Cass., Sezioni Unite, 6 novembre 2014, n. 23676 (leggi la sentenza)
La Corte di Cassazione a Sezione Unite n. 23676 del 6 novembre 2014 affronta una tematica ampiamente dibattuta sia in giurisprudenza che in dottrina – anche ripercorrendone in parte i numerosi orientamenti sino ad oggi intervenuti – e vertente sulla compatibilità dell’impresa familiare nel caso di società (sia essa di persone o di capitali).
La materia ha dato origine ad ampi dibattiti in ragione della mancata previsione testuale, nell’art. 230 bis c.c. dell’esercizio in forma societaria dell’impresa familiare.

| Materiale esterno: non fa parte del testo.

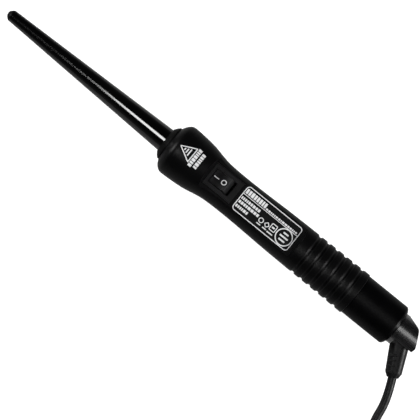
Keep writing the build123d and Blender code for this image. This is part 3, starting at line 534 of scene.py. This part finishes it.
# The label's blank symbols, counted from the outline's left side and top: where the ring and the diamond have
# their middles, the square's sides (left, right, top, bottom), and bars as (start, end, drop, width)
SYMBOL_DROP = 0.0139
RING_PLACE = 0.0220
RING_RADIUS = 0.0017
DIAMOND_PLACE = 0.0272
DIAMOND_REACH = 0.0019
SQUARE_SIDES = (0.0300, 0.0344, 0.0102, 0.0152)
SQUARE_CORNER = 0.0006
SYMBOL_BARS = (
    (0.0203, 0.0237, 0.0172, 0.0008),
    (0.0255, 0.0289, 0.0172, 0.0008),
    (0.0311, 0.0333, 0.0127, 0.0012),
    (0.0298, 0.0348, 0.0175, 0.0009),
)

# The large ring at the label's right side, and the bars inside it as (rise, half length) from its middle
BADGE_INSET = 0.0073
BADGE_DROP = 0.0132
BADGE_RADIUS = 0.0062
BADGE_OUTLINE = 0.0008
BADGE_BARS = ((0.0028, 0.0022), (0.0, 0.0036), (-0.0028, 0.0026))
BADGE_BAR_WIDTH = 0.0012

# The triangle behind the shoulder, its bars as (distance from its apex, half length), and the two rows of
# dashes behind it as (distance from its base, start, end) across the wand
NOTICE_APEX = -0.0315
NOTICE_LENGTH = 0.0110
NOTICE_HALF_WIDTH = 0.0058
NOTICE_OUTLINE = 0.00075
NOTICE_BARS = ((0.0040, 0.0009), (0.0060, 0.0018), (0.0080, 0.0028))
NOTICE_BAR_WIDTH = 0.0009
NOTICE_ROWS = ((0.0024, -0.0076, 0.0070), (0.0064, -0.0064, 0.0060))
NOTICE_ROW_WIDTH = 0.0028
NOTICE_DASH = (0.0010, 0.0021)
NOTICE_GAP = 0.0005
NOTICE_SHORTEST = 0.0008

# The rocker's marks: the bar's two ends and the ring's middle, counted along the wand from the rocker's pin
ON_BAR = (-0.0074, -0.0032)
ON_WIDTH = 0.00065
OFF_PLACE = 0.0010
OFF_RADIUS = 0.0017
OFF_WIDTH = 0.0006


def surface_of(node):
    """A tree to find the height of a CAD node's surface from above."""
    mesh = frame["nodes"][node].data
    corners = [vertex.co.copy() for vertex in mesh.vertices]
    faces = [tuple(polygon.vertices) for polygon in mesh.polygons]
    return BVHTree.FromPolygons(corners, faces)


def on_surface(tree, x, y):
    """The point of the surface under (x, y), raised by the ink's thickness."""
    spot, normal, _, _ = tree.ray_cast(Vector((x, y, RAY_HEIGHT)), Vector((0, 0, -1)))
    if spot is None:
        raise ValueError(f"there is no surface under {x:.4f}, {y:.4f}")
    return spot + normal * INK_THICKNESS


def spaced(points, closed):
    """The same line with a point at every STROKE_STEP or nearer."""
    ends = list(zip(points, points[1:] + points[:1] if closed else points[1:]))
    line = []
    for (x0, y0), (x1, y1) in ends:
        steps = max(1, round(sqrt((x1 - x0) ** 2 + (y1 - y0) ** 2) / STROKE_STEP))
        for step in range(steps):
            share = step / steps
            line.append((x0 + share * (x1 - x0), y0 + share * (y1 - y0)))
    if not closed:
        line.append(points[-1])
    return line


def add_stroke(mesh, tree, points, width, closed=False):
    """A strip of ink of even width along flat (x, y) points, laid on the surface."""
    line = spaced(points, closed)
    count = len(line)
    rows = []
    for index, (x, y) in enumerate(line):
        if closed:
            before, after = line[index - 1], line[(index + 1) % count]
        else:
            before, after = line[max(index - 1, 0)], line[min(index + 1, count - 1)]
        heading = Vector((after[0] - before[0], after[1] - before[1])).normalized()
        row = []
        for side in (-0.5, 0.0, 0.5):
            across = side * width
            row.append(mesh.verts.new(on_surface(tree, x - heading.y * across, y + heading.x * across)))
        rows.append(row)
    pairs = zip(rows, rows[1:] + rows[:1]) if closed else zip(rows, rows[1:])
    for first, second in pairs:
        for side in (0, 1):
            mesh.faces.new((first[side], second[side], second[side + 1], first[side + 1]))


def finish_print(mesh, name, body):
    """The strokes as one thin piece."""
    bmesh.ops.recalc_face_normals(mesh, faces=mesh.faces)
    data = bpy.data.meshes.new(name)
    mesh.to_mesh(data)
    mesh.free()
    piece = bpy.data.objects.new(name, data)
    bpy.context.scene.collection.objects.link(piece)
    thick = piece.modifiers.new("ink", "SOLIDIFY")
    thick.thickness = INK_THICKNESS
    thick.offset = -1
    dress(piece, INK)
    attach(piece, body)


def rounded_box(x0, x1, y0, y1, corner, steps=5):
    """The outline of a box with round corners, as (x, y) points."""
    points = []
    for centre_x, centre_y, start in (
            (x1 - corner, y1 - corner, 0), (x0 + corner, y1 - corner, 90),
            (x0 + corner, y0 + corner, 180), (x1 - corner, y0 + corner, 270)):
        for step in range(steps + 1):
            angle = radians(start + 90 * step / steps)
            points.append((centre_x + corner * cos(angle), centre_y + corner * sin(angle)))
    return points


def ring(x, y, radius, steps=32):
    """A circle, as (x, y) points."""
    return [(x + radius * cos(2 * pi * step / steps), y + radius * sin(2 * pi * step / steps))
            for step in range(steps)]


def dashes(mesh, tree, start, end, y, width, shortest, longest, gap):
    """A row of dashes of uneven length, in place of a line of small print along the wand."""
    x = start
    while x < end - shortest:
        length = min(random.uniform(shortest, longest), end - x)
        add_stroke(mesh, tree, [(x, y), (x + length, y)], width)
        x += length + gap


def label_print():
    """A plain rating panel: an outline, a header strip, rows of dashes and blank symbols."""
    low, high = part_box("rating_label")
    tree = surface_of("rating_label")
    mesh = bmesh.new()
    left, right = low.x + LABEL_INSET, high.x - LABEL_INSET
    bottom, top = low.y + LABEL_INSET, high.y - LABEL_INSET
    outline = rounded_box(left, right, bottom, top, LABEL_CORNER)
    add_stroke(mesh, tree, outline, OUTLINE_WIDTH, closed=True)
    rule = top - RULE_DROP
    add_stroke(mesh, tree, [(left + RULE_INSET, rule), (right - RULE_INSET, rule)], RULE_WIDTH)
    for start, reach, drop, height, shortest, longest, gap in LABEL_ROWS:
        end = right - ROW_END_MARGIN if reach is None else left + reach
        dashes(mesh, tree, left + start, end, top - drop, height, shortest, longest, gap)
    label_symbols(mesh, tree, left, top)
    label_badge(mesh, tree, right - BADGE_INSET, top - BADGE_DROP)
    finish_print(mesh, "label_print", "handle")


def label_symbols(mesh, tree, left, top):
    """Blank symbols: a ring, a diamond and a square, each over a bar, with one more bar in the square."""
    row = top - SYMBOL_DROP
    add_stroke(mesh, tree, ring(left + RING_PLACE, row, RING_RADIUS), OUTLINE_WIDTH, closed=True)
    middle, reach = left + DIAMOND_PLACE, DIAMOND_REACH
    diamond = [(middle - reach, row), (middle, row + reach), (middle + reach, row), (middle, row - reach)]
    add_stroke(mesh, tree, diamond, OUTLINE_WIDTH, closed=True)
    near, far, upper, lower = SQUARE_SIDES
    square = rounded_box(left + near, left + far, top - lower, top - upper, SQUARE_CORNER)
    add_stroke(mesh, tree, square, OUTLINE_WIDTH, closed=True)
    for start, end, drop, width in SYMBOL_BARS:
        add_stroke(mesh, tree, [(left + start, top - drop), (left + end, top - drop)], width)


def label_badge(mesh, tree, x, y):
    """A large ring round three bars."""
    add_stroke(mesh, tree, ring(x, y, BADGE_RADIUS), BADGE_OUTLINE, closed=True)
    for rise, reach in BADGE_BARS:
        add_stroke(mesh, tree, [(x - reach, y + rise), (x + reach, y + rise)], BADGE_BAR_WIDTH)


def notice_print():
    """A plain triangle with a few bars inside it and two rows of dashes across the wand behind it."""
    tree = surface_of("handle_upper_shell")
    mesh = bmesh.new()
    base = NOTICE_APEX + NOTICE_LENGTH
    triangle = [(NOTICE_APEX, 0), (base, NOTICE_HALF_WIDTH), (base, -NOTICE_HALF_WIDTH)]
    add_stroke(mesh, tree, triangle, NOTICE_OUTLINE, closed=True)
    for offset, reach in NOTICE_BARS:
        x = NOTICE_APEX + offset
        add_stroke(mesh, tree, [(x, -reach), (x, reach)], NOTICE_BAR_WIDTH)
    for offset, low, high in NOTICE_ROWS:
        x, y = base + offset, low
        while y < high - NOTICE_SHORTEST:
            length = min(random.uniform(*NOTICE_DASH), high - y)
            add_stroke(mesh, tree, [(x, y), (x, y + length)], NOTICE_ROW_WIDTH)
            y += length + NOTICE_GAP
    finish_print(mesh, "notice_print", "handle")


def rocker_marks():
    """The on and off marks on the rocker's two halves."""
    pin = next(joint["pos_m"][0] for joint in frame["joints"] if joint["name"] == "rocker_tilt")
    tree = surface_of("rocker_button")
    mesh = bmesh.new()
    add_stroke(mesh, tree, [(pin + end, 0) for end in ON_BAR], ON_WIDTH)
    add_stroke(mesh, tree, ring(pin + OFF_PLACE, 0, OFF_RADIUS), OFF_WIDTH, closed=True)
    finish_print(mesh, "rocker_marks", "rocker")


# ---- Strap round the coil ----

# Where the strap's columns of points lie, as shares of its width from its middle, then how far it presses
# into the outer turns, how far it stays off the floor, and how wide its softened edges are
STRAP_COLUMNS = (-0.5, -0.17, 0.17, 0.5)
STRAP_BITE = 0.0003
STRAP_RISE = 0.00005
STRAP_EDGE = 0.0002


def strap_section(steps=6):
    """The strap's path across the coil: a box with round corners, as (radius, height) points."""
    half = TURN_PITCH + CORD_RADIUS - STRAP_BITE + TIE_THICKNESS / 2
    bottom = TIE_THICKNESS / 2 + STRAP_RISE
    top = COIL_TOP - TIE_THICKNESS / 2
    return rounded_box(COIL_RADIUS - half, COIL_RADIUS + half, bottom, top, CORD_RADIUS, steps)


def cord_strap():
    """A band of even thickness, with softened edges, round the coil's whole section."""
    turn = Matrix.Rotation(TIE_ANGLE, 3, "Z")
    mesh = bmesh.new()
    rows = []
    for radius, height in spaced(strap_section(), closed=True):
        row = []
        for side in STRAP_COLUMNS:
            local = Vector((radius, side * TIE_WIDTH, height))
            row.append(mesh.verts.new(COIL_CENTRE + turn @ local))
        rows.append(row)
    for first, second in zip(rows, rows[1:] + rows[:1]):
        for side in range(len(STRAP_COLUMNS) - 1):
            mesh.faces.new((first[side], first[side + 1], second[side + 1], second[side]))
    bmesh.ops.recalc_face_normals(mesh, faces=mesh.faces)
    data = bpy.data.meshes.new("cord_strap")
    mesh.to_mesh(data)
    mesh.free()
    data.shade_smooth()
    piece = bpy.data.objects.new("cord_strap", data)
    bpy.context.scene.collection.objects.link(piece)
    thick = piece.modifiers.new("thickness", "SOLIDIFY")
    thick.thickness = TIE_THICKNESS
    thick.offset = 0
    edge = piece.modifiers.new("edges", "BEVEL")
    edge.width = STRAP_EDGE
    edge.segments = 2
    edge.limit_method = "ANGLE"
    dress(piece, LOOKS["tie_strap"])
    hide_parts("cord_tie")
    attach(piece, "cord_swivel")


# ---- Floor, lights and surroundings ----

FLOOR_SIZE = 12.0
FLOOR_COLOUR = (0.34, 0.34, 0.34)
FLOOR_GLOW = 0.88
BACKDROP = (0.93, 0.93, 0.93)
# The room's two colours, and the heights in its dome, from 0 to 1, between which one turns into the other
ROOM_HORIZON = (0.12, 0.12, 0.123)
ROOM_TOP = (0.008, 0.008, 0.008)
ROOM_RAMP = (0.05, 0.6)

# (name, place, the point that it faces, width, depth, watts): a broad key overhead that draws the line down
# the barrel, one low light past each end of the wand, and a weak one over the swivel
LIGHTS = (
    ("key", (-0.27, -0.57, 2.0), (-0.06, -0.57, 0), 0.80, 0.30, 19),
    ("tip_side", (-1.4, -0.16, 0.60), (-0.03, 0, 0.03), 0.5, 0.5, 26),
    ("cord_side", (1.4, 0.15, 0.7), (0.16, 0, 0.02), 0.5, 0.5, 34),
    ("over_cap", (0.46, -0.1, 2.0), (0.18, -0.1, 0.02), 0.9, 0.30, 3),
)


def seen_share(tree):
    """1 where the camera looks straight at the surface, and 0 in reflections and bounced light."""
    return tree.nodes.new("ShaderNodeLightPath").outputs["Is Camera Ray"]


def make_floor():
    """A plain pale floor that glows a little, like a light table."""
    mesh = bmesh.new()
    bmesh.ops.create_grid(mesh, x_segments=1, y_segments=1, size=FLOOR_SIZE / 2)
    data = bpy.data.meshes.new("floor")
    mesh.to_mesh(data)
    mesh.free()
    floor = bpy.data.objects.new("floor", data)
    bpy.context.scene.collection.objects.link(floor)
    look = Look("floor", FLOOR_COLOUR, 0.9, Specular_IOR_Level=0.1)
    darker = tuple(0.97 * part for part in FLOOR_COLOUR)
    look.colours(look.between(look.noise(3, 2.0), 0, 1), darker, FLOOR_COLOUR)
    look.shader.inputs["Emission Color"].default_value = (1, 1, 1, 1)
    glow = look.maths("MULTIPLY", seen_share(look.tree), FLOOR_GLOW)
    look.tree.links.new(glow, look.shader.inputs["Emission Strength"])
    dress(floor, look.material)


def softbox(name, place, aim, width, depth, watts):
    """A rectangular light facing an aim, with its width level and its depth along the slant of its aim."""
    data = bpy.data.lights.new(name, "AREA")
    data.shape = "RECTANGLE"
    data.size = width
    data.size_y = depth
    data.energy = watts
    light = bpy.data.objects.new(name, data)
    light.location = place
    light.rotation_mode = "QUATERNION"
    light.rotation_quaternion = (Vector(aim) - Vector(place)).to_track_quat("-Z", "Y")
    bpy.context.scene.collection.objects.link(light)


def make_world():
    """A pale backdrop behind the object, and a dim room that darkens overhead in its reflections."""
    world = bpy.data.worlds.new("studio")
    bpy.context.scene.world = world
    world.use_nodes = True
    tree = world.node_tree
    background = tree.nodes["Background"]
    place = tree.nodes.new("ShaderNodeTexCoord")
    parts = tree.nodes.new("ShaderNodeSeparateXYZ")
    room = tree.nodes.new("ShaderNodeValToRGB")
    for stop, position, colour in zip(room.color_ramp.elements, ROOM_RAMP, (ROOM_HORIZON, ROOM_TOP)):
        stop.position = position
        stop.color = (*colour, 1)
    choice = tree.nodes.new("ShaderNodeMix")
    choice.data_type = "RGBA"
    colours = [socket for socket in choice.inputs if socket.type == "RGBA"]
    colours[1].default_value = (*BACKDROP, 1)
    tree.links.new(place.outputs["Generated"], parts.inputs["Vector"])
    tree.links.new(parts.outputs["Z"], room.inputs["Fac"])
    tree.links.new(room.outputs["Color"], colours[0])
    tree.links.new(seen_share(tree), choice.inputs["Factor"])
    chosen = [socket for socket in choice.outputs if socket.type == "RGBA"][0]
    tree.links.new(chosen, background.inputs["Color"])
    background.inputs["Strength"].default_value = 1.0


bpy.context.scene.view_settings.view_transform = "Standard"
make_floor()
make_world()
for light in LIGHTS:
    softbox(*light)

# ---- The pieces ----

free_cord = cord()
dress(free_cord, LOOKS["cord_pvc"])
cord_strap()
label_print()
notice_print()
rocker_marks()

Ebbene la sentenza, partendo dall’analisi letterale della norma sopra citata (che dà rilevanza già si per sé al “lavoro svolto nella famiglia”, così fornendo “un primo elemento semantico plausibilmente riferibile ad un imprenditore-persona fisica” e che parla di “partecipazione del familiare agli utili ed ai beni acquistati con essi, nonché agli incrementi dell’azienda, anche in ordine all’avviamento, in proporzione alla quantità e qualità del lavoro prestato, anche al di fuori dell’impresa” senza dunque parlare di “proporzione alla quota di partecipazione”), giunge ad affermare come sia da escludersi la possibilità che possa evincersi un’impresa familiare sotto forma di società.
Nessun riconoscimento di impresa familiare né di partecipazione agli utili per un signore che, aiutando la sorella ed i propri nipoti, aveva prestato per un determinato periodo di tempo la propria attività lavorativa in favore di una sas.